■ Scripts that build objects ■

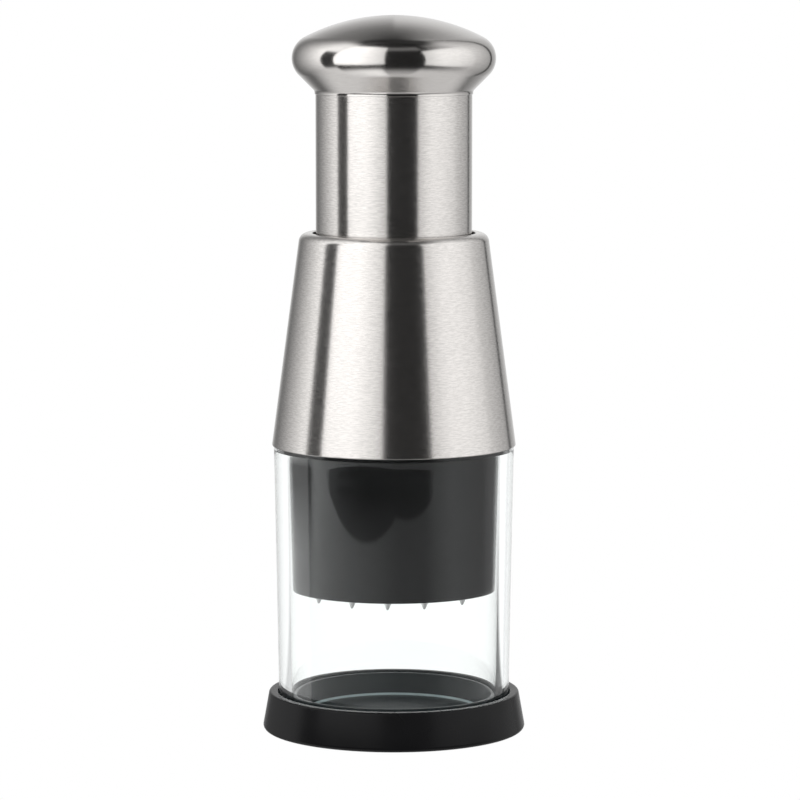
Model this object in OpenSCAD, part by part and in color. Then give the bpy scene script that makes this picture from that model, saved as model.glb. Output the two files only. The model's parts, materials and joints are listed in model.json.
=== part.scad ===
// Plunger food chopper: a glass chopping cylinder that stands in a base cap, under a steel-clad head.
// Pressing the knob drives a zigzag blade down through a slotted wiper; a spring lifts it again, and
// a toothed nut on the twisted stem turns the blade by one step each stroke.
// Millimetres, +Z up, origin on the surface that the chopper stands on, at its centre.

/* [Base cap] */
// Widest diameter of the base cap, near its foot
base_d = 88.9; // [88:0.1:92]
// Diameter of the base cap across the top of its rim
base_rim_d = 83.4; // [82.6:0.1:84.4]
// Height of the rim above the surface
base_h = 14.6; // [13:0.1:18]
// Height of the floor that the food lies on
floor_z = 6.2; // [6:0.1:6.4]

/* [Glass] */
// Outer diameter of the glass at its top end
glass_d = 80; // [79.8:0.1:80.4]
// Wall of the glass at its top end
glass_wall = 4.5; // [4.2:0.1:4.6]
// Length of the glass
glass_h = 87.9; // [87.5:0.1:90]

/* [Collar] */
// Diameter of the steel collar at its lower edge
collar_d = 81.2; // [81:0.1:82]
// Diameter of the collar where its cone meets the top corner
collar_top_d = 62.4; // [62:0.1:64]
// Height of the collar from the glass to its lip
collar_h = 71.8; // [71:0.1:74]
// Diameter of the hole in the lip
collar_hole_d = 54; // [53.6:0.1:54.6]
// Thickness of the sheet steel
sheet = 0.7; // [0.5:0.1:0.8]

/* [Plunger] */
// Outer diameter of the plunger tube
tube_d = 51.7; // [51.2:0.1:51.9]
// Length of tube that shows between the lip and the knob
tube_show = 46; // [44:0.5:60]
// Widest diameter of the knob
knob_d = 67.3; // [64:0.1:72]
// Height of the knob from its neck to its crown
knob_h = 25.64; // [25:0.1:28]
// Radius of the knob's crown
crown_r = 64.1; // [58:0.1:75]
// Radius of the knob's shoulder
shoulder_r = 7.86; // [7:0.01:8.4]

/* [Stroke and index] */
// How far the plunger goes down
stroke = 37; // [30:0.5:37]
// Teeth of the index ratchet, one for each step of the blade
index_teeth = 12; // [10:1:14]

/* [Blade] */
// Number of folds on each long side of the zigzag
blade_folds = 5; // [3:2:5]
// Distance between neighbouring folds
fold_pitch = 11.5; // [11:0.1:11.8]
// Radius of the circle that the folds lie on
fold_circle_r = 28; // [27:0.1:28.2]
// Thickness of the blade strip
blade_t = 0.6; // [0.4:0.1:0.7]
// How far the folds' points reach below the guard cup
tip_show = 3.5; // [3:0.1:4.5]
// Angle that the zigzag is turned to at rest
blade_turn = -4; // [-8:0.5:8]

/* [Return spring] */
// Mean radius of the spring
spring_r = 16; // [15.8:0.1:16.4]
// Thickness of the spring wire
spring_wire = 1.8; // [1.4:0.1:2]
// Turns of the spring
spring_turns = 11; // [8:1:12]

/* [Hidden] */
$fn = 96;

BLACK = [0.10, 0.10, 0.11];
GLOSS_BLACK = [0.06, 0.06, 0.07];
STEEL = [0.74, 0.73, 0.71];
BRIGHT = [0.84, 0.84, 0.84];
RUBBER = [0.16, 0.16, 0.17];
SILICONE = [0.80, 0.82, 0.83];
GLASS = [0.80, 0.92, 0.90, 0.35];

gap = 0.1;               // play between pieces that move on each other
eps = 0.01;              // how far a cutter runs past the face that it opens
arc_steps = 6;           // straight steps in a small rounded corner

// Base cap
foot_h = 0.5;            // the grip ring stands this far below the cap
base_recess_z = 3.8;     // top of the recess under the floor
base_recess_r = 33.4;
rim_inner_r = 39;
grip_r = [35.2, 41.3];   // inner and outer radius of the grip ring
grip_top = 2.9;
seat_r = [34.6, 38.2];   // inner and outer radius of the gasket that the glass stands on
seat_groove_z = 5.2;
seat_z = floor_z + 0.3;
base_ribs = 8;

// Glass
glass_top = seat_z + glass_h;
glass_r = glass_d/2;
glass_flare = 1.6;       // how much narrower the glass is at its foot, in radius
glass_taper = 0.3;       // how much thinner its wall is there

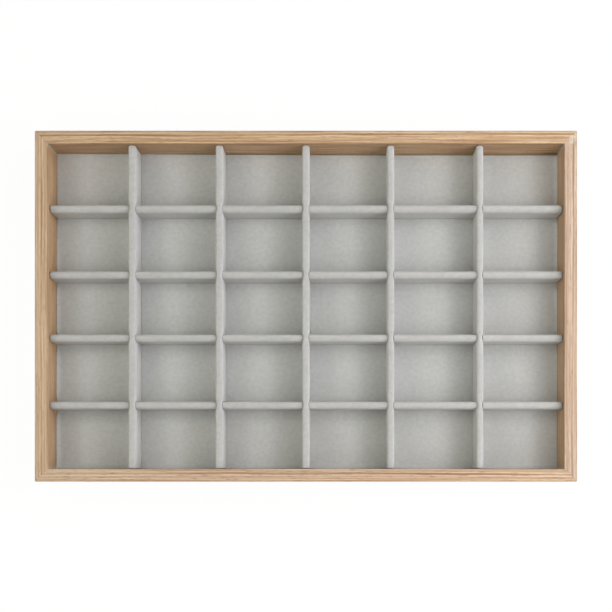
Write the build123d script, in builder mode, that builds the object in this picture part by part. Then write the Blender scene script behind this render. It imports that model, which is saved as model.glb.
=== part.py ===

■ INSTRUCTIONS TO FOLLOW ■
Starting with the line that contains "Write the build123d", repeat each line through the last one exactly as it appears. Include both ends and nothing more.

■ EXPECTED ANSWER ■
Write the build123d script, in builder mode, that builds the object in this picture part by part. Then write the Blender scene script behind this render. It imports that model, which is saved as model.glb.
=== part.py ===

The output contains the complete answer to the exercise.